::: EXERCISE MATERIALS :::

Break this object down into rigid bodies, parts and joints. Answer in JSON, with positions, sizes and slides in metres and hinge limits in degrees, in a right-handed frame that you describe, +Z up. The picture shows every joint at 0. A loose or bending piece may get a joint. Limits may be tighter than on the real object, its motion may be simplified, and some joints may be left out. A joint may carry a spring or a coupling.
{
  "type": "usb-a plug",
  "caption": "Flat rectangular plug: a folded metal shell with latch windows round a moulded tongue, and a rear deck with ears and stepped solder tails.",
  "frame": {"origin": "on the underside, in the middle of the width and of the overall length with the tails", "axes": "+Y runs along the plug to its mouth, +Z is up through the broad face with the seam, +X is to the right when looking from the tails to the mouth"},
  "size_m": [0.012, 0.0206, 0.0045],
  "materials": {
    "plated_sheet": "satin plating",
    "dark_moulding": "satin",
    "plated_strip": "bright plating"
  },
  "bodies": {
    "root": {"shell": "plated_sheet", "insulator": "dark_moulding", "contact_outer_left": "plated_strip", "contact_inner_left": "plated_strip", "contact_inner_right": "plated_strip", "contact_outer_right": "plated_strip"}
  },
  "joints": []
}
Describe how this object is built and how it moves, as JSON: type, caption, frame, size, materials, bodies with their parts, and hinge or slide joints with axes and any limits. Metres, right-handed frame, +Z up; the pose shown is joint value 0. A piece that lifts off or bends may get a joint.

:::

_WRITTEN INSTRUCTION_
Please reproduce every line of the material word for word.

_EXERCISE SOLUTION_
Break this object down into rigid bodies, parts and joints. Answer in JSON, with positions, sizes and slides in metres and hinge limits in degrees, in a right-handed frame that you describe, +Z up. The picture shows every joint at 0. A loose or bending piece may get a joint. Limits may be tighter than on the real object, its motion may be simplified, and some joints may be left out. A joint may carry a spring or a coupling.
{
  "type": "usb-a plug",
  "caption": "Flat rectangular plug: a folded metal shell with latch windows round a moulded tongue, and a rear deck with ears and stepped solder tails.",
  "frame": {"origin": "on the underside, in the middle of the width and of the overall length with the tails", "axes": "+Y runs along the plug to its mouth, +Z is up through the broad face with the seam, +X is to the right when looking from the tails to the mouth"},
  "size_m": [0.012, 0.0206, 0.0045],
  "materials": {
    "plated_sheet": "satin plating",
    "dark_moulding": "satin",
    "plated_strip": "bright plating"
  },
  "bodies": {
    "root": {"shell": "plated_sheet", "insulator": "dark_moulding", "contact_outer_left": "plated_strip", "contact_inner_left": "plated_strip", "contact_inner_right": "plated_strip", "contact_outer_right": "plated_strip"}
  },
  "joints": []
}
Describe how this object is built and how it moves, as JSON: type, caption, frame, size, materials, bodies with their parts, and hinge or slide joints with axes and any limits. Metres, right-handed frame, +Z up; the pose shown is joint value 0. A piece that lifts off or bends may get a joint.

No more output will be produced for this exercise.